News that Africa's Lake Chad is disappearing fast because of increased water demand and irrigation, and because of global warming, is shocking. Check out the satellite pictures. It is yet another example of the damage we do to a world bent out of shape by our actions and by inertia. In the last 40 years the lake, once one of the world's largest, has shrivelled from 23,000 square kilometres to just 900, forcing maps of Africa to be re-drawn. The water which once reached Nigeria, Niger and Cameroon is now entirely within the borders of Chad.

At last we have come to understand that oil and gas are finite resources. We must hope that very soon we also learn to understand that water too is a precious commodity, and to love it more. In the UK, if we truly value our environment and the rivers and waterways that nurture it, we can no longer plunder them at will to satisfy our insatiable desire for clean cars and ever-green garden lawns.  It behoves us all, and governments, to think more strategically about water supplies. Most of us will surely have to pay more for water and use less of it. We will need to capture and store more, even in our own gardens and in our public parks. We must learn to recycle household spill-off for irrigation of plants and lawns. And we must ditch the decking, and the paving for parking our cars.

Unless we want to see rivers like the Kennet vanish from the landscape - as some have already - we must forget reckless abstraction that is tolerated now. It's time for a 'blue revolution' in water use that is fair for all.

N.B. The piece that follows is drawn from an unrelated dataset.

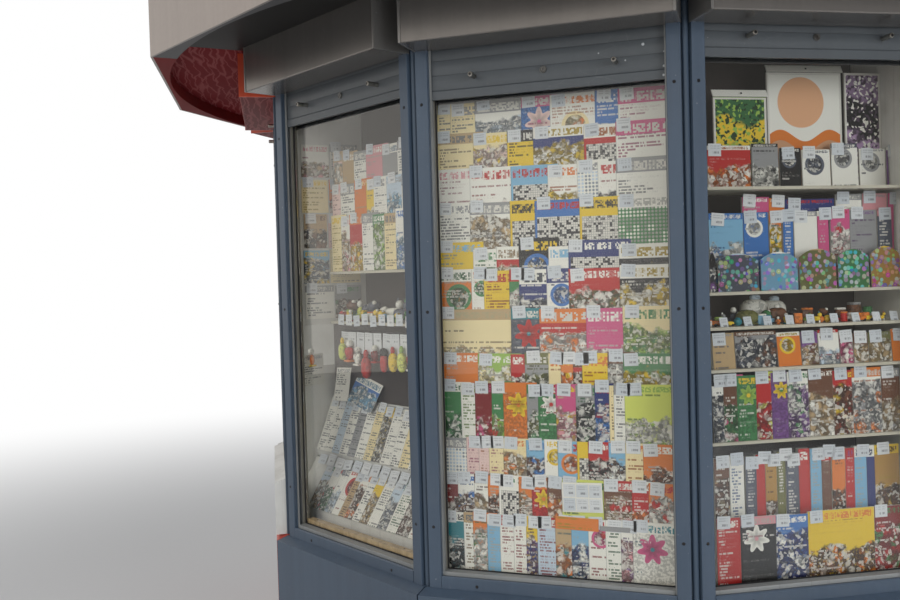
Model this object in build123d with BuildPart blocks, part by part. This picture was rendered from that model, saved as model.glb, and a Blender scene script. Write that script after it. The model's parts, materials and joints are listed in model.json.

Compared to many countries we Britons are fortunate. Mis-government, poverty and lack of investment elsewhere has led to water shortage and conflict. But 20 years or so from now we may look back and wonder why we complained about rainy days. And we may yet look back with nostalgia to the time when we believed - like the air we breathe - that water was a free and limitless resource. We will also come to know what really causes wars: unsustainable consumption in the developed world, changing patterns of rainfall, disputes over water, food production and land use.